Actually, that's one of the big questions in my mind: is there much point in making actual CDs of a recording project, as I'm not a gigging musician as such? My last set in front of an audience of any size was at the wedding of two of my friends in March 2006, and that was just two songs. Furthermore, with OU study, the day job, looking after my daughter and helping out my wife with her various work activities, I think the chances of me making it to any open mike nights in my area could be described charitably as "slight-to-'fuggetaboudit'", so maybe I have little choice but to embrace the mantle of "bedroom musician and proud of it".
Having said that, there's something about having your music on a physical object, which a digital download can't quite capture—maybe I'm just old-fashioned in that way, but then again I think we're just replaying the "vinyl-vs-CD" and/or "CDR-vs-cassette" ponderings of years past. At least with outlets like lulu.com, which makes it relatively easy for independent artists to sell both physical CDs and digital downloads, it seems I have a choice as to which format I eventually plump for (or even both).
But of course, I still have to actually produce the music first, and it's there that I'm pondering what path to take. I'm in (at least) two minds on this question; one idea is I could just write songs and accumulate enough for an album, but I suspect that won't be structured or goal-orientated enough to help me get going (or keep me going).
The other idea I am more seriously toying with, is a "concept album", which automatically makes me feel somewhat defensive when talking about it. Now, I'm not considering this approach to hark back to the heyday of the "genre" in the 60s and 70s—it's more to give me some kind of framework around which to start writing new material, without which I might find it hard to get started again after what's been a quite lengthy lay-off.
I don't want to give too much away at this stage, for various reasons (inc. not having much to give away yet, and the possibility I might not actually get far with the idea anyway, though I'll give it a good try), but here's the concept: a set of songs with the "arc" theme of one day in a road in an apparently sleepy English village, and a few of the people who live in this road. I envisage a couple of "undercurrents", such as whether the village really is as sleepy as it seems, a fondness for the English countryside (or at least a "townie"'s image of it), and so on.
At this point, I can imagine someone suggesting that Ray Davies took a similar tack with "The Kinks Are The Village Green Preservation Society", and that came out before I was even born. But hey, even if my concept was more than superficially similar (and they are different as you press deeper—trust me on this), it's not a bad record to follow, don't you think? :-)
In fact, the album I'd more likely cite as an influence on my idea, is one of my "desert island albums": The Divine Comedy's second long-player "Promenade" (1994). It has a similar concept in some ways (a "day in the life", in this case of two lovers), and I really like the album's quasi-classical "chamber/baroque pop" sound (with lots of string quartet and oboe/cor anglais) which Neil Hannon never returned to once he could afford big orchestras from the mid-1990s onwards.
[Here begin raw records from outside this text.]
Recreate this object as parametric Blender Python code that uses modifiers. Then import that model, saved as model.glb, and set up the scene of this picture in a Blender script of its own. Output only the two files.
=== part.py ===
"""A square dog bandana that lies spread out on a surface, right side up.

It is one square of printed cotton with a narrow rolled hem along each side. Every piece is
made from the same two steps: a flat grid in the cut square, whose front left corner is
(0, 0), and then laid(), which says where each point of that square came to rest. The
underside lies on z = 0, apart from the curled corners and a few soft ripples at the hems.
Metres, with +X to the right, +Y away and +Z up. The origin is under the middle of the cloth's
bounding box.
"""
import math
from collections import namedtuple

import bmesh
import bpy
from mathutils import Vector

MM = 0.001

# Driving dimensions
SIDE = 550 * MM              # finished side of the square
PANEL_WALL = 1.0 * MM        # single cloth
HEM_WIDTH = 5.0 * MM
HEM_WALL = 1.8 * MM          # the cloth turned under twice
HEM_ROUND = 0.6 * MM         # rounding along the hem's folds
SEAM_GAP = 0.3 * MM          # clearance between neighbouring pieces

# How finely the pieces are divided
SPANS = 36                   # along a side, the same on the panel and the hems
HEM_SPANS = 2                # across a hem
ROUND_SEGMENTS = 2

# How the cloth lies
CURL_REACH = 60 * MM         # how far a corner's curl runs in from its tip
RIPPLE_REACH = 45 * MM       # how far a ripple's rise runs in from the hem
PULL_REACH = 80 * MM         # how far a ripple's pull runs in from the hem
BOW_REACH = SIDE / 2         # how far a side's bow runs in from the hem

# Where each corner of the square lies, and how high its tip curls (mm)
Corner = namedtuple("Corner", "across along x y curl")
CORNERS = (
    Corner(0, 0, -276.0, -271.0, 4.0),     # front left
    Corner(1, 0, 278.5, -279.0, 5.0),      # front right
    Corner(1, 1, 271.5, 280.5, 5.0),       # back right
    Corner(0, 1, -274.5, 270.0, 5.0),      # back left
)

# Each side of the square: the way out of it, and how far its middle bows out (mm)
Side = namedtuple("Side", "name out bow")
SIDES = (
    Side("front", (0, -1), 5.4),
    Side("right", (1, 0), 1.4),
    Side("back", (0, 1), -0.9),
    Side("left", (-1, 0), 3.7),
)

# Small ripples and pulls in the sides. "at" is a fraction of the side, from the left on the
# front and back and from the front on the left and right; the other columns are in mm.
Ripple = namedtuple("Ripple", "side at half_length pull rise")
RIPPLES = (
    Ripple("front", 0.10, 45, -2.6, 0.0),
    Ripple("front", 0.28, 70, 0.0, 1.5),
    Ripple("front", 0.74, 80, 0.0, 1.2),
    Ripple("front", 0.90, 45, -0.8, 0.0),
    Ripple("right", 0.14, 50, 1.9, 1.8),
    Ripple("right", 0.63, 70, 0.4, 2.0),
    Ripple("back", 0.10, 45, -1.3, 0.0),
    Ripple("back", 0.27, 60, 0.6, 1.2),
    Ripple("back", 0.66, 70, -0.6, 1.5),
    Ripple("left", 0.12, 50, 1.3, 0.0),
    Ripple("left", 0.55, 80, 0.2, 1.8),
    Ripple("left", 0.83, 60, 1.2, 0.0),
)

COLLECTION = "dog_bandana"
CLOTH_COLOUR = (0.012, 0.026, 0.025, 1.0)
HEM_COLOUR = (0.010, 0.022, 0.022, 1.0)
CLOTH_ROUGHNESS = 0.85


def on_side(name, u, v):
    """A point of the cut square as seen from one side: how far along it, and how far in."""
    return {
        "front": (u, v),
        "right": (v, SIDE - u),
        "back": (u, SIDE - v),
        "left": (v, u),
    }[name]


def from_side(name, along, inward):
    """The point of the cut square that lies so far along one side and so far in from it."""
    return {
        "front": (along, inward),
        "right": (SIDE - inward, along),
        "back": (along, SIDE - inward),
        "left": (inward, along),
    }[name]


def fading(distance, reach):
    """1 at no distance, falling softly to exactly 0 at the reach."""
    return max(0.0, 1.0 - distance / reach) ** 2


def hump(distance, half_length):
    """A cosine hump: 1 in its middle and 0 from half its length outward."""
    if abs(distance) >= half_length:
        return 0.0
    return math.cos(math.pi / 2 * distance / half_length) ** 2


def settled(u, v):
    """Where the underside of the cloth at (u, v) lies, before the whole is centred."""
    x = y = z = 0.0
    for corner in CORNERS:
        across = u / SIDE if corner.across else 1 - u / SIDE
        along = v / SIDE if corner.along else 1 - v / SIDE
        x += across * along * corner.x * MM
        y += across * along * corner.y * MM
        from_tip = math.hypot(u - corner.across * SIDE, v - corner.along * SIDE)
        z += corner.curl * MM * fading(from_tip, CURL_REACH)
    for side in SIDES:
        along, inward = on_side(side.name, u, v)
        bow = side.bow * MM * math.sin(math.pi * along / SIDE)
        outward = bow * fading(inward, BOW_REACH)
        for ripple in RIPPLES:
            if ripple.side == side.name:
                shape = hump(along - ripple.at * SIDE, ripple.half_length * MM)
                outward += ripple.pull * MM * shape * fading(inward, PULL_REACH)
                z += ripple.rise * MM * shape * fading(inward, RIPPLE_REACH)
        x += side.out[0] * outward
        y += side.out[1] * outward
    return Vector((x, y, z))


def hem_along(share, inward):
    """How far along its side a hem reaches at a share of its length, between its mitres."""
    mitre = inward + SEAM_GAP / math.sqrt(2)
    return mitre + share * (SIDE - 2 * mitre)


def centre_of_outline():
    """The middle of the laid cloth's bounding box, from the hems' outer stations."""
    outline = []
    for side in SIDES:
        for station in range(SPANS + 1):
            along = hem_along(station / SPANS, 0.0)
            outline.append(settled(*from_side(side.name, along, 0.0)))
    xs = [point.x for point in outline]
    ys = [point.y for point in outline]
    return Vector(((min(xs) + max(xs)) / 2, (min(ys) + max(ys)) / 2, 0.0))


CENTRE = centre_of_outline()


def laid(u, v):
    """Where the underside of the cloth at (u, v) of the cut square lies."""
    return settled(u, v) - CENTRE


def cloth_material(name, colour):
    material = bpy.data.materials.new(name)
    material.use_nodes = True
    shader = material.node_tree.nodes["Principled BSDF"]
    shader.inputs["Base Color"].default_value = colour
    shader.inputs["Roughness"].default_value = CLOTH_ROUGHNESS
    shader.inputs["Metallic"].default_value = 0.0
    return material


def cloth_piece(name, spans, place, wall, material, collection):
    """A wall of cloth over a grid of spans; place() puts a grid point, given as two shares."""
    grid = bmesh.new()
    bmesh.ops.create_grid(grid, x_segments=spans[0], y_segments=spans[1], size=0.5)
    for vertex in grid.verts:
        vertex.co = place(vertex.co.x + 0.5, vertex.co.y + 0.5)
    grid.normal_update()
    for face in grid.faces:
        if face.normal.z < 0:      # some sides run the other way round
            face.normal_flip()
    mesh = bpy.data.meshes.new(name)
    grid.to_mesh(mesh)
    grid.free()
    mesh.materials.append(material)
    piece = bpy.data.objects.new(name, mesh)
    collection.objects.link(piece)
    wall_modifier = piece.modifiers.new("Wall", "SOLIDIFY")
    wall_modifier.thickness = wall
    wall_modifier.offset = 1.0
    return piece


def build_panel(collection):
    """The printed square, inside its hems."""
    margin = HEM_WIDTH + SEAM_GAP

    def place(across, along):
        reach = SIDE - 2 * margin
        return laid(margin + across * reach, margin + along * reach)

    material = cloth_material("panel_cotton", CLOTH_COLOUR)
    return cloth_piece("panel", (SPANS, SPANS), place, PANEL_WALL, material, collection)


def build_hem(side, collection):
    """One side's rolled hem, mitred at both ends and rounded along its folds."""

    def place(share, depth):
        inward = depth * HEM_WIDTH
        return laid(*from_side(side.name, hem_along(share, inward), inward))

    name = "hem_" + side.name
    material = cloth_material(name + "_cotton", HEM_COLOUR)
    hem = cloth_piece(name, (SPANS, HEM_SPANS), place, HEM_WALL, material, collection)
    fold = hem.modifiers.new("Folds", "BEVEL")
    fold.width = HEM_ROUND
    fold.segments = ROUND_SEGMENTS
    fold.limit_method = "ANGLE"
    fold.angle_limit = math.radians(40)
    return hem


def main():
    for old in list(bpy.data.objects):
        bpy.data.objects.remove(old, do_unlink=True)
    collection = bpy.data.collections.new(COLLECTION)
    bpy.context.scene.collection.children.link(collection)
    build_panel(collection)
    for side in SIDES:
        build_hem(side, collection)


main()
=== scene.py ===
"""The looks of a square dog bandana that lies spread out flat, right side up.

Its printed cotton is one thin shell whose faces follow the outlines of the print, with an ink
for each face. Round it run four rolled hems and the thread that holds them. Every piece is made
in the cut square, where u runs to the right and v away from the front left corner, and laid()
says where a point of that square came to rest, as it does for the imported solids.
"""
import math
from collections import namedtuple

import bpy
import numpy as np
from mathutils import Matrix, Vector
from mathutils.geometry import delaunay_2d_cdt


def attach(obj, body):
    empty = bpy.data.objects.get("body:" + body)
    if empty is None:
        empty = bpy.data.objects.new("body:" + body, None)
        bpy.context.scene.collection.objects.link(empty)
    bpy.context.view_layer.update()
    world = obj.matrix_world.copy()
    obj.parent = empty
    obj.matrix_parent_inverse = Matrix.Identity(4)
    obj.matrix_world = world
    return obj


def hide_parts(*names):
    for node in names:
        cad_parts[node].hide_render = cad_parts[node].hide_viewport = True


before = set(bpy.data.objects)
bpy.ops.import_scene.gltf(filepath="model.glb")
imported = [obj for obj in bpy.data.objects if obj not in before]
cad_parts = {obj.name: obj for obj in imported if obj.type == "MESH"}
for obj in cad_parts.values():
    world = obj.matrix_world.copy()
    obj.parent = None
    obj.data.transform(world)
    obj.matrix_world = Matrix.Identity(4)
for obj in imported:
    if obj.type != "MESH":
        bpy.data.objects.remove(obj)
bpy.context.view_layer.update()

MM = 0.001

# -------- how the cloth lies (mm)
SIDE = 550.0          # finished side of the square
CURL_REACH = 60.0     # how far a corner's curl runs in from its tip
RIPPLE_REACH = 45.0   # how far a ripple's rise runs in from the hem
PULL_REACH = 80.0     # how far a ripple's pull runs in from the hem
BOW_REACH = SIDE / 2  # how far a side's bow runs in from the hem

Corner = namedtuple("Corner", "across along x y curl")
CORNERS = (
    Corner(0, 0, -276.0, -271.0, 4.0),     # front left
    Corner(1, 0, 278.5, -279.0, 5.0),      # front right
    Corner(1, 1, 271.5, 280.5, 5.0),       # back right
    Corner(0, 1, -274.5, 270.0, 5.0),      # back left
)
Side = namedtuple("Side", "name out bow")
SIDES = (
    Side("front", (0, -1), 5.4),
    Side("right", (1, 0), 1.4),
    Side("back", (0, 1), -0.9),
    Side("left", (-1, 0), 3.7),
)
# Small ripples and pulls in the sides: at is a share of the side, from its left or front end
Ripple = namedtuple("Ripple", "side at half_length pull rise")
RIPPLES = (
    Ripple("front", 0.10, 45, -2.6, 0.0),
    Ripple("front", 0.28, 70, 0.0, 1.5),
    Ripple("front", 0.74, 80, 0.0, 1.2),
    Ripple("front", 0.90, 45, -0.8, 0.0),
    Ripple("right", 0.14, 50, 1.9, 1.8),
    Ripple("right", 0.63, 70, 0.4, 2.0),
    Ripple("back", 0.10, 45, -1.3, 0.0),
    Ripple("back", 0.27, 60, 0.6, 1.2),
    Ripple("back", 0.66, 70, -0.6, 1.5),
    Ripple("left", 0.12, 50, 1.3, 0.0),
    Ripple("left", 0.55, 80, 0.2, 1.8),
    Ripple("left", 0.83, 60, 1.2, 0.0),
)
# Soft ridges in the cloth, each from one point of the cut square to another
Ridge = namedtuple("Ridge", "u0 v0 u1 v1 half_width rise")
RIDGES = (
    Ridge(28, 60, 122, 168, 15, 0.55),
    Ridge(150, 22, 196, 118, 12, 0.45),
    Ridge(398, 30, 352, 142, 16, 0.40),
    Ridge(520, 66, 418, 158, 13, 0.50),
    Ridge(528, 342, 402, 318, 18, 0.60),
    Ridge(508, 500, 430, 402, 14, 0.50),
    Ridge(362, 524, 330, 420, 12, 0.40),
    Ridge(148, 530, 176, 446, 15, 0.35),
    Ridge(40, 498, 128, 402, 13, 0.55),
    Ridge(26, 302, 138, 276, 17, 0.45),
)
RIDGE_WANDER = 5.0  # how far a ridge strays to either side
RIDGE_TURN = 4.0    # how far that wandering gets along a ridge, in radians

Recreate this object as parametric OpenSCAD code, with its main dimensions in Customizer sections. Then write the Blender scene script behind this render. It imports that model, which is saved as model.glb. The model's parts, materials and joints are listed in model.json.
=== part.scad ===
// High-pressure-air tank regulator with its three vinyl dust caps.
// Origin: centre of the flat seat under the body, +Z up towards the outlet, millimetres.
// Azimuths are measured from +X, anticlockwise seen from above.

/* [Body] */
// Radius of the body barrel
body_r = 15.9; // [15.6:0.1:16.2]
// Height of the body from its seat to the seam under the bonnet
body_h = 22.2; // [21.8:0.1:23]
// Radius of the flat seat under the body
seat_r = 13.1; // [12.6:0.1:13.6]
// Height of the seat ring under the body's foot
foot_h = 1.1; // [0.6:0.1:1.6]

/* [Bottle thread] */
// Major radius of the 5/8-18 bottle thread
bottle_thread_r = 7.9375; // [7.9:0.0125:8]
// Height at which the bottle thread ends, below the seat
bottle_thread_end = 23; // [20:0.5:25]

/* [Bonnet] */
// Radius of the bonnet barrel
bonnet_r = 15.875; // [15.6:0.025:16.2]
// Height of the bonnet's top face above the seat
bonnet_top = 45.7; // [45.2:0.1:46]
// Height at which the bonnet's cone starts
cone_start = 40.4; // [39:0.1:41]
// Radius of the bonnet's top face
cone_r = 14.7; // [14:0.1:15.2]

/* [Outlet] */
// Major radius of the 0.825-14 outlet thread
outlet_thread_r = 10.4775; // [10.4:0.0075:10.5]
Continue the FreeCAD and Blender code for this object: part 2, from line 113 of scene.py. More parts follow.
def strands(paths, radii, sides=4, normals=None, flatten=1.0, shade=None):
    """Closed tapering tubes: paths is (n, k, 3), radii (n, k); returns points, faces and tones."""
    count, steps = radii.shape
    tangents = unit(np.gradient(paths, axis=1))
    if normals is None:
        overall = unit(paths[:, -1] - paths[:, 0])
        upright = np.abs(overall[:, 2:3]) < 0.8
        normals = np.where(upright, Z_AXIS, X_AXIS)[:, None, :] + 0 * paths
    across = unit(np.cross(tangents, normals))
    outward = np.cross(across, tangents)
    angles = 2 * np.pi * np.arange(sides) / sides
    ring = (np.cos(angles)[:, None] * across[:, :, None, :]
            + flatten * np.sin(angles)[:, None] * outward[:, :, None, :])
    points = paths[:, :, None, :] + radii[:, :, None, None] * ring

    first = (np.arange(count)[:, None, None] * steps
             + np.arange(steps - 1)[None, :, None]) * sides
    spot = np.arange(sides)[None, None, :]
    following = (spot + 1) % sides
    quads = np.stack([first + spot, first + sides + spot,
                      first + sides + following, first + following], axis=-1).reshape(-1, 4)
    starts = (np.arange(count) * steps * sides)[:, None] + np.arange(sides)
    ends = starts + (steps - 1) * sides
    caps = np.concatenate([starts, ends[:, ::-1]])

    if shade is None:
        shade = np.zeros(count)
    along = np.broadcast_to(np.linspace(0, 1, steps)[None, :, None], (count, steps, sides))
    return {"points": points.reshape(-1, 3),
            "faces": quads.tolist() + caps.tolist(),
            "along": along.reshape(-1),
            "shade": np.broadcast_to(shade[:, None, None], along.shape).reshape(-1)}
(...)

I actually sketched out the first song (which carries the same title as the projected album, though I won't reveal the name yet) back in the autumn of 2006—just as Ray Davies wrote the original song "Village Green" in 1966, two years before the rest of the album. I may try and work a couple of other existing songs of mine into the lineup, but others will have to be new compositions. A couple of ideas I'm toying with, both for songs and for characters in the "story", are:
- The vicar of the parish church, trying to write a sermon; to suggest the books in his study, the "lyrics" would be a long list of names from Church history (basically, a conscious homage to "The Booklovers" from "Promenade")
- A man who lived the high life in LA for a number of years (not sure yet what his job was, and maybe the detail is not that important), but who now lives quietly in this sleepy English village—song presented as a jangly, mid-tempo, Roger McGuinn/Tom Petty folk-rocker (something like McGuinn's "King Of The Hill", if you've heard that)
- The old wrought-iron lamp-post (!) in the small square at one end of the road, imagining what it would've seen over the decades (if it could see, obviously)
I think you can see roughly where I'm heading with this, although the final sound of the album may not be as heavily "classical" as "Promenade" was, mainly as I'd have to render any classical instruments with MIDI, and would have to write some convincing string/woodwind arrangements too. Not that either of those points would stop me or anything, but they're making me think about which direction I really want to take the project in.
There's also a mental image forming of an idea for the cover art: a photo of a typical English parish church, digitally processed to look like an old lithograph or pencil drawing. I picture the rest of the CD inlays as looking like an English parish church newsletter would've appeared before the arrival of home PCs and cheap DTP in the 1990s—typewritten text, literally cut-and-pasted and duplicated on a questionable-quality photocopier. I don't know if this can be "mocked-up" on a computer, or whether it would be necessary to actually produce the artwork that way (cutting/pasting, etc.), but it would be fun finding out...
So, that's an idea of what I've got in mind for the year—I wonder what I'll be writing in twelve months' time?